**Extracted information:**

----------

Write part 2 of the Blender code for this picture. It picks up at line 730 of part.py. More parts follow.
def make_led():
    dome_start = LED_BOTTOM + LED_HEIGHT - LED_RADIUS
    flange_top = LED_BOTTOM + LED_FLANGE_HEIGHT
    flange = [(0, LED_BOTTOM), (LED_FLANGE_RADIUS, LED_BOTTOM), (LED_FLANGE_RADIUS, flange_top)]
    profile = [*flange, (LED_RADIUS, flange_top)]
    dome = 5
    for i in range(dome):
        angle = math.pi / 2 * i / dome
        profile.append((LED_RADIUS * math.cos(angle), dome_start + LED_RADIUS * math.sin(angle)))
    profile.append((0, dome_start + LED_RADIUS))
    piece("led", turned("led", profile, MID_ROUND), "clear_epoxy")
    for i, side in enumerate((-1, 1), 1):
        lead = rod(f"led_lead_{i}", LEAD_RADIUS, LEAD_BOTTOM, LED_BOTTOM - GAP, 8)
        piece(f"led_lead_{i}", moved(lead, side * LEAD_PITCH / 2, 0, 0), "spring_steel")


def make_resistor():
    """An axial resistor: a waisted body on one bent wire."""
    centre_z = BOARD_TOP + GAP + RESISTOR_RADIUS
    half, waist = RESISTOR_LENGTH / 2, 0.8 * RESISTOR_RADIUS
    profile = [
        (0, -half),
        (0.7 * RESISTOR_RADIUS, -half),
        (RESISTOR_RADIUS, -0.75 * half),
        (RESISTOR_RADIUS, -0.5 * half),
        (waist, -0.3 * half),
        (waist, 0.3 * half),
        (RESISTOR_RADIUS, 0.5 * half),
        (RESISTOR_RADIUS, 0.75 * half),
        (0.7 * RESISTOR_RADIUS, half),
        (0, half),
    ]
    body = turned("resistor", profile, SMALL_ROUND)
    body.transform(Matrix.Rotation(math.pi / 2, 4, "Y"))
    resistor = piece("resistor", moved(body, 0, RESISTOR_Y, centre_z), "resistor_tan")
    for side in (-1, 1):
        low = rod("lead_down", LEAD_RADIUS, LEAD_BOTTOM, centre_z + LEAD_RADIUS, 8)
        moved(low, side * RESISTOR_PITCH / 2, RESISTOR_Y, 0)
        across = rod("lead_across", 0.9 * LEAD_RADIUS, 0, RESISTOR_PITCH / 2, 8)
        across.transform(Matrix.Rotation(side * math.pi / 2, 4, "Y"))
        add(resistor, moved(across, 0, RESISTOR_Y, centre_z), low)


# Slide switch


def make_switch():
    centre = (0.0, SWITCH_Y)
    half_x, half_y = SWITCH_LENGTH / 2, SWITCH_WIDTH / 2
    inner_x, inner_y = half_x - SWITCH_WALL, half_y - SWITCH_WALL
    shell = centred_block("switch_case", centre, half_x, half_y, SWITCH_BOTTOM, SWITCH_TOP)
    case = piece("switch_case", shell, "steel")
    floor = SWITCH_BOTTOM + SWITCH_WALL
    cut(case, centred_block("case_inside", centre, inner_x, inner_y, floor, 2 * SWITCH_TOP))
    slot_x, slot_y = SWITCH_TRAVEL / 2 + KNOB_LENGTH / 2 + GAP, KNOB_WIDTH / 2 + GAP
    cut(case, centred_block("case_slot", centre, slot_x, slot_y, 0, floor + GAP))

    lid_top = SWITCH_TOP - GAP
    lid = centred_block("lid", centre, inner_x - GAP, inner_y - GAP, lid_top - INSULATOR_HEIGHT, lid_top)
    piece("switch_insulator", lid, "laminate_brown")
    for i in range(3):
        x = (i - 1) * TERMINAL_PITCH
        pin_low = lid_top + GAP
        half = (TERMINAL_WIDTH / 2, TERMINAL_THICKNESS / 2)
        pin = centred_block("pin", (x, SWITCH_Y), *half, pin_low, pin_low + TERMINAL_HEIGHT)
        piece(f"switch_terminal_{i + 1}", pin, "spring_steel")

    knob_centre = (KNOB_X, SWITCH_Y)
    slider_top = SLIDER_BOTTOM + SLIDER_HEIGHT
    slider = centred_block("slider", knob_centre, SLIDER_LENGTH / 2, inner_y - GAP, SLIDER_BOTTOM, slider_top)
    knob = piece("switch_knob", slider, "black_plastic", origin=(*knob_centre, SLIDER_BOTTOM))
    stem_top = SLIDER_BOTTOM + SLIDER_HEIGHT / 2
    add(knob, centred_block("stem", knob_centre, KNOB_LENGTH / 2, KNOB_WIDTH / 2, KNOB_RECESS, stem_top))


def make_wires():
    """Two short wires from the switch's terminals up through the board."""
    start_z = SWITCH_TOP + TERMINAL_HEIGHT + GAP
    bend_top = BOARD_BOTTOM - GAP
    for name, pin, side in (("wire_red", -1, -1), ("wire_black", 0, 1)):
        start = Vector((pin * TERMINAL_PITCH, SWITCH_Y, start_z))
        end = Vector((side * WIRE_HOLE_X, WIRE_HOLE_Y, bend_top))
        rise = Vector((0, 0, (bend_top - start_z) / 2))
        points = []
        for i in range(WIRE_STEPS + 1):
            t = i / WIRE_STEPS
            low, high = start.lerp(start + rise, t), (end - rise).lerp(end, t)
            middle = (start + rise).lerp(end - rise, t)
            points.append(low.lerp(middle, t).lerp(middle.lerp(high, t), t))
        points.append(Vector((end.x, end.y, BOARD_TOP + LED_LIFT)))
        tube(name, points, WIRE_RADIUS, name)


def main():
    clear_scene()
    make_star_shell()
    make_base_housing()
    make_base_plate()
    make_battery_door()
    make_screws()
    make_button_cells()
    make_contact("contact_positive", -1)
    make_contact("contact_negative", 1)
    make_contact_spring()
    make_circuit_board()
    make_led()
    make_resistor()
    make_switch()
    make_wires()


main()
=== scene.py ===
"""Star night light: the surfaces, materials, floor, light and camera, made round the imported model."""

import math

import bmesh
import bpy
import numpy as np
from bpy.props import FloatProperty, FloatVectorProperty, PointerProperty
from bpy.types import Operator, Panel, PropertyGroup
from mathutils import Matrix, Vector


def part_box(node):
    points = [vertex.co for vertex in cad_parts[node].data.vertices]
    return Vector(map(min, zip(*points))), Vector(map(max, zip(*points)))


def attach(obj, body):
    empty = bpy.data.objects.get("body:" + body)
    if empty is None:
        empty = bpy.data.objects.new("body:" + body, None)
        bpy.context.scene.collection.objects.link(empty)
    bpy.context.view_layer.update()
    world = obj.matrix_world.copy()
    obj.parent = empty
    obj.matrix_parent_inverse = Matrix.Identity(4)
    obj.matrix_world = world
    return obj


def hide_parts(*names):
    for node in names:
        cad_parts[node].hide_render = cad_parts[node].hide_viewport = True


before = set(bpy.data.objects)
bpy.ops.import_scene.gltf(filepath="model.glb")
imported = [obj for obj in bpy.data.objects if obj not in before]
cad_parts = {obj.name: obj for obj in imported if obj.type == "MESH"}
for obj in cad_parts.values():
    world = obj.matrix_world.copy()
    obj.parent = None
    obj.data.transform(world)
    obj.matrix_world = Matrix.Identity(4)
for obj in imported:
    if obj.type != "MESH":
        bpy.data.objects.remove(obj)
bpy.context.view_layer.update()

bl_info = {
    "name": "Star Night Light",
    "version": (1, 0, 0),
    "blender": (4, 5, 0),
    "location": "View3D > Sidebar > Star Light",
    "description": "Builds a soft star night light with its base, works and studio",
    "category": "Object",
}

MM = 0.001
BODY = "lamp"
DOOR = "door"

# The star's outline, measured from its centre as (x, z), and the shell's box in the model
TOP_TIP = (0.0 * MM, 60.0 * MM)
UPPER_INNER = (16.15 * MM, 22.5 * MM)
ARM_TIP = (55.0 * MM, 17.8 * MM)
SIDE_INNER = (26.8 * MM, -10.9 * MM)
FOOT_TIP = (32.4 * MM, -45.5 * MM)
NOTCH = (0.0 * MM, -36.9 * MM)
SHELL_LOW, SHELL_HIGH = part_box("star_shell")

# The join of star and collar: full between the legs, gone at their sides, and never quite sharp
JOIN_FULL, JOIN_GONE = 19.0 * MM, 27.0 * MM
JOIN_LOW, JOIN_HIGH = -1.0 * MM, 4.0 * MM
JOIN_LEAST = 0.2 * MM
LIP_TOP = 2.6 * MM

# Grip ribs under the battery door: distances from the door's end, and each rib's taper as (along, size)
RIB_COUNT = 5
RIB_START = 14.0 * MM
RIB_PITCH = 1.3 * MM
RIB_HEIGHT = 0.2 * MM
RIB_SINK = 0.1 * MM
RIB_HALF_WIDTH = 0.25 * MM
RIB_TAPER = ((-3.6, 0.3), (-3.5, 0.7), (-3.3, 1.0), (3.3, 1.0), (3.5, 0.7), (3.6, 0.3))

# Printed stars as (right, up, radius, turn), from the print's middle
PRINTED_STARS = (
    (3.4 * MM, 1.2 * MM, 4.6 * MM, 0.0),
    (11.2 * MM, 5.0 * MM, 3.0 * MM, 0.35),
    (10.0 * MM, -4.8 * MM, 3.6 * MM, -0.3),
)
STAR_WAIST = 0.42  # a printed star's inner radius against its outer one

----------

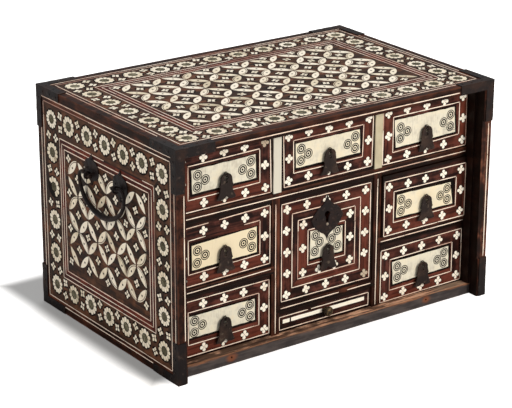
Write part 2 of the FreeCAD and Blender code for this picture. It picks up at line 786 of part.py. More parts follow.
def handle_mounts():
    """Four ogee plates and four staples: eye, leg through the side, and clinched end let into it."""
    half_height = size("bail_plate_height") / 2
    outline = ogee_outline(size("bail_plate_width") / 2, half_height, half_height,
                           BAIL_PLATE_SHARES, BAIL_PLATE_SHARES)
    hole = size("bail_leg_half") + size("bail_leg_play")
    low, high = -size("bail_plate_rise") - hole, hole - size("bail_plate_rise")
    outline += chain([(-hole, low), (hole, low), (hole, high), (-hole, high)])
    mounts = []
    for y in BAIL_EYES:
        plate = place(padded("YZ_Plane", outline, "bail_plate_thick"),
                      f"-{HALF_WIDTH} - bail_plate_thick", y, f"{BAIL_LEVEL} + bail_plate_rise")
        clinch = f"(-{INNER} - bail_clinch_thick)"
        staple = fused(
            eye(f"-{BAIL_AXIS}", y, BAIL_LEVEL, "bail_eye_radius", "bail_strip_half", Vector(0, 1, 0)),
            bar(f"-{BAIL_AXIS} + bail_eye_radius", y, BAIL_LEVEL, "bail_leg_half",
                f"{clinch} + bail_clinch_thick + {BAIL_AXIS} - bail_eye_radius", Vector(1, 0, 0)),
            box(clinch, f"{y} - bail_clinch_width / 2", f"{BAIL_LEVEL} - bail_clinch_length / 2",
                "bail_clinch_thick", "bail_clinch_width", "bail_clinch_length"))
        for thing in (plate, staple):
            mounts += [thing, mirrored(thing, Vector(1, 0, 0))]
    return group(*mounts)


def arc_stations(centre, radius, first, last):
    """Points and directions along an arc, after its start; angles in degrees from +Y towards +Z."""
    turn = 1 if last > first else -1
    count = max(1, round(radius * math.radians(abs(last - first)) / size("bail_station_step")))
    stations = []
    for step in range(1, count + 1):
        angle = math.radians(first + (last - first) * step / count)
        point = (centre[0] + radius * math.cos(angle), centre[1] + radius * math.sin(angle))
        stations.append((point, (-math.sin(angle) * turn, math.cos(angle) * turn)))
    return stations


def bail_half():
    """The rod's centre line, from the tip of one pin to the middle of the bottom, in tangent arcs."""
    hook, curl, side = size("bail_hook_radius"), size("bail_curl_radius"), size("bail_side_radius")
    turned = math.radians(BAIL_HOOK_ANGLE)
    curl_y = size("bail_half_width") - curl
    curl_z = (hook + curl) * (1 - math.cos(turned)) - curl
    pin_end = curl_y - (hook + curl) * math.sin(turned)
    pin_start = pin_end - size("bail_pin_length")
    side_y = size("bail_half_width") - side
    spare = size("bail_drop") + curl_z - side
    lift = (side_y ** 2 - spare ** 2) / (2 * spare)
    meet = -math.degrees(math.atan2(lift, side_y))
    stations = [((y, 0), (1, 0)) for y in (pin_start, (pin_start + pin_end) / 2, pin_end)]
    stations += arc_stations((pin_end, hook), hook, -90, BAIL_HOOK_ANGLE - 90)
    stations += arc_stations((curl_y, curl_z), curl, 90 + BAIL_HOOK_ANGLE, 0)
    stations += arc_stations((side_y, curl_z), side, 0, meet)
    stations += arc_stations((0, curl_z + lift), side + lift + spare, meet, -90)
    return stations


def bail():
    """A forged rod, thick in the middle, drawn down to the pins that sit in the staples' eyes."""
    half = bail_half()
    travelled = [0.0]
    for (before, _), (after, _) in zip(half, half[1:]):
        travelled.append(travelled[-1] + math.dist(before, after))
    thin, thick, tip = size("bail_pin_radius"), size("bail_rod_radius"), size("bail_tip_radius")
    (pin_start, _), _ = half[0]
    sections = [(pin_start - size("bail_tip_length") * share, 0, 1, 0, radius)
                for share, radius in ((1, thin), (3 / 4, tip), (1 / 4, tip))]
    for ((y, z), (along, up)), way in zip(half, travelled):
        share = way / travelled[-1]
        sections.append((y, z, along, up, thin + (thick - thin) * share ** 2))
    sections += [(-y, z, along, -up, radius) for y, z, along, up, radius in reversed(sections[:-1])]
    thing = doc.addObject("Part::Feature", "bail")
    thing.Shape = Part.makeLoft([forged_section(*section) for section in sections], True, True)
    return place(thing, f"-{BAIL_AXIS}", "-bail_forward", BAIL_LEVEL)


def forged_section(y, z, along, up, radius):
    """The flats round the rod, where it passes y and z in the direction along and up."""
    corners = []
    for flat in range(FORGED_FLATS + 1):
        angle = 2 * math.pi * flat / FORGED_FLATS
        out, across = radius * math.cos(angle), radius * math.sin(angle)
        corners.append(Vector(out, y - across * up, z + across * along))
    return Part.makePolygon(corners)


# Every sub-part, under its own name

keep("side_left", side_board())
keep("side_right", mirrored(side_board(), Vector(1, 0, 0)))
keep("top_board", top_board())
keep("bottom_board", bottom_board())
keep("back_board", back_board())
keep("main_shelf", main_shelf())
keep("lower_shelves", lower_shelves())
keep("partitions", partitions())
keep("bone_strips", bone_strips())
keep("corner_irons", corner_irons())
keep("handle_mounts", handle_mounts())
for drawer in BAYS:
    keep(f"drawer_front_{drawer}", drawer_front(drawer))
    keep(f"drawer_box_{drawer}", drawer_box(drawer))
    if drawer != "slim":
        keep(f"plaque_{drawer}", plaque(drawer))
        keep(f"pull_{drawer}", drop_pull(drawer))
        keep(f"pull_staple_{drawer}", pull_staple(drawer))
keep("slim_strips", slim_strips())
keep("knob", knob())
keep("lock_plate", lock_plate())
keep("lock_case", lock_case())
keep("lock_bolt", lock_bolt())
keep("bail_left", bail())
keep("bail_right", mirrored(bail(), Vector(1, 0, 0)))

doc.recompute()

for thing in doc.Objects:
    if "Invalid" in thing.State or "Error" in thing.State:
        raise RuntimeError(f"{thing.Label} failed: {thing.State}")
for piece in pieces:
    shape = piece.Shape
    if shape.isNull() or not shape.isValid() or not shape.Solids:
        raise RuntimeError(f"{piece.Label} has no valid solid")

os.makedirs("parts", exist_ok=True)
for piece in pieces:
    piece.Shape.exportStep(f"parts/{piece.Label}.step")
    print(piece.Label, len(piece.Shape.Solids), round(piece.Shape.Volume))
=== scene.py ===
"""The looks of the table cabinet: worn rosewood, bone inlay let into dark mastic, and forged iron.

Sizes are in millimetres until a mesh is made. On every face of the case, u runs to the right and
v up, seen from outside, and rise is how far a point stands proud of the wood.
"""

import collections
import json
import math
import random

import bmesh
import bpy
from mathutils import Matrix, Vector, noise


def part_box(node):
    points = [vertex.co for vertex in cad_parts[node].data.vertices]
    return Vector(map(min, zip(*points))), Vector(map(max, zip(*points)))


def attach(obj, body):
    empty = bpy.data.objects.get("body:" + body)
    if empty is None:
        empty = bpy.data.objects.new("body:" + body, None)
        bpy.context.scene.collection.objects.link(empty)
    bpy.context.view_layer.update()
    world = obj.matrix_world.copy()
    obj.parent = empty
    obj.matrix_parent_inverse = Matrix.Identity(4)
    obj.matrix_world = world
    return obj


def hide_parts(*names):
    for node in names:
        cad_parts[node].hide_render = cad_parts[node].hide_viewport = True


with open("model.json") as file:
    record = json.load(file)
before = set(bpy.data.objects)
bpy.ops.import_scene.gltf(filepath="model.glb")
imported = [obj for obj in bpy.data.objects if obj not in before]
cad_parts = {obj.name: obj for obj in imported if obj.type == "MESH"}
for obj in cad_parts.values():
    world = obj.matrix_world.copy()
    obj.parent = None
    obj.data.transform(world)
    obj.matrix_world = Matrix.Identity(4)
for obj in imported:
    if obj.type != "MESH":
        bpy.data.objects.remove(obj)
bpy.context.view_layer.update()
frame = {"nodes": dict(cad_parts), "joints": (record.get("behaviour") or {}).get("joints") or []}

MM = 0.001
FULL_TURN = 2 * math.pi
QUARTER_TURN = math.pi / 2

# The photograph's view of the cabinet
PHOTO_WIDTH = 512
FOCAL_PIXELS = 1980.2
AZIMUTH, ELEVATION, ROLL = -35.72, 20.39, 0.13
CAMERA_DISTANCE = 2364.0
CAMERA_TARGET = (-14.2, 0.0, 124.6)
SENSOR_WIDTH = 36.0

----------

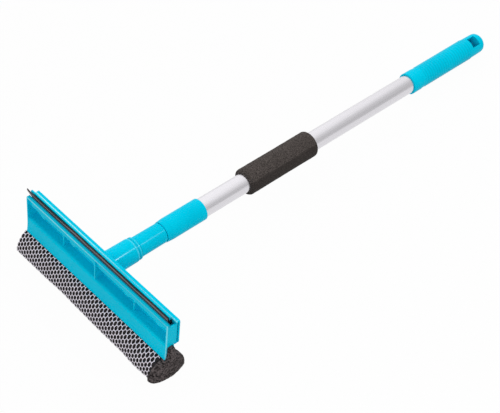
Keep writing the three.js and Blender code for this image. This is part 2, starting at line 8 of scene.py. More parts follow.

----------

**Job:**
Reproduce exactly, and only, the lines from the one that contains "Write part 2 of the FreeCAD" down to the one that contains "return group(*mounts)", both ends included.

**Complete answer:**
Write part 2 of the FreeCAD and Blender code for this picture. It picks up at line 786 of part.py. More parts follow.
def handle_mounts():
    """Four ogee plates and four staples: eye, leg through the side, and clinched end let into it."""
    half_height = size("bail_plate_height") / 2
    outline = ogee_outline(size("bail_plate_width") / 2, half_height, half_height,
                           BAIL_PLATE_SHARES, BAIL_PLATE_SHARES)
    hole = size("bail_leg_half") + size("bail_leg_play")
    low, high = -size("bail_plate_rise") - hole, hole - size("bail_plate_rise")
    outline += chain([(-hole, low), (hole, low), (hole, high), (-hole, high)])
    mounts = []
    for y in BAIL_EYES:
        plate = place(padded("YZ_Plane", outline, "bail_plate_thick"),
                      f"-{HALF_WIDTH} - bail_plate_thick", y, f"{BAIL_LEVEL} + bail_plate_rise")
        clinch = f"(-{INNER} - bail_clinch_thick)"
        staple = fused(
            eye(f"-{BAIL_AXIS}", y, BAIL_LEVEL, "bail_eye_radius", "bail_strip_half", Vector(0, 1, 0)),
            bar(f"-{BAIL_AXIS} + bail_eye_radius", y, BAIL_LEVEL, "bail_leg_half",
                f"{clinch} + bail_clinch_thick + {BAIL_AXIS} - bail_eye_radius", Vector(1, 0, 0)),
            box(clinch, f"{y} - bail_clinch_width / 2", f"{BAIL_LEVEL} - bail_clinch_length / 2",
                "bail_clinch_thick", "bail_clinch_width", "bail_clinch_length"))
        for thing in (plate, staple):
            mounts += [thing, mirrored(thing, Vector(1, 0, 0))]
    return group(*mounts)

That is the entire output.